About the competitive nature of my elderly neighbor: She owned the first pressure cooker canner in northern Alabama. The county extension service sent her to Auburn University to learn how to use it for canning. When she came back, she gave lessons all over several counties. You should have seen the pride on her face as she regaled me with this story.

She prided herself in the fact that her sister was the first woman in the area to own and drive a car! Imagine, in all of the northern half of the state, Birmingham northward,  only one woman was driving. AND, my neighbor did not have to have a date or depend on a man to be able to go anywhere she wanted. She only had to ask her sister! She, herself, drove until she was 92. When she made me go with her, I was terrified. Believe me, I always offered to drive!

Your turn
Have you ever implemented milk jugs to save your tender plants from the weather? Or, do you cover with cloth or plastic? Aren't old people amazing? I hope to be amazing some day!
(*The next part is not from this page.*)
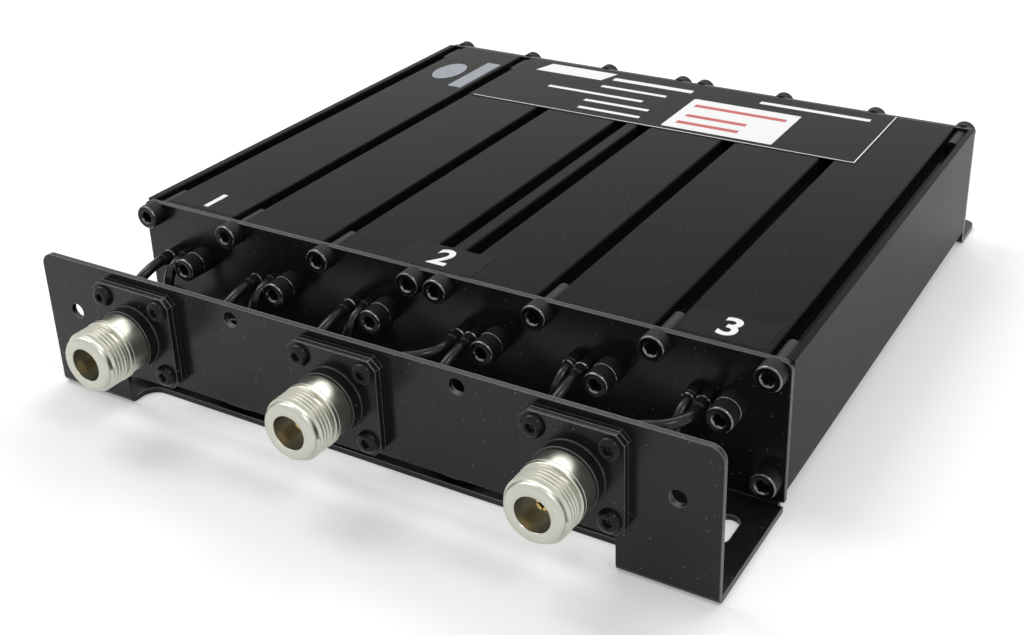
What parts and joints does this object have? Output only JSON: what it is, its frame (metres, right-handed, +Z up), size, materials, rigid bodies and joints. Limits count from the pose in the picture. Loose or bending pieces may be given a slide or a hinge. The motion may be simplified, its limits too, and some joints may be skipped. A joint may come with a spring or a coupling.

  1. Last year, we were given "hot kaps" by our Amish friends. These are made of wax paper and taped together. They were making them for their melon seedlings. We were told to keep them on for a week. I don't think that they create the same intensity as the milk jugs so didn't have to be removed at night. But we also don't live in a very hot climate so maybe that is why they could be kept on indefinitely. But you showed a milk jug not long ago and I figured we would just use that instead of wasting wax paper (they eventually fly away we found out).
    I want to be amazing when I'm old too!

  2. LimdaM, Well, the wax paper "hot kaps" is certainly an idea if a person ran out of milk jugs. That is something I would never have thought of. I'm with you--not wanting to waste the wax paper. Okay, we will be amazing!

  3. What a nice goal...I want that too! A friend says that doing such things for others earns us stars in heaven...if such be the case, you swapped your lovely nails for stars in heaven that day!

  4. Dmarie, We can have an "amazing club." I hope those stars are the same lovely shade of pink as the nails were.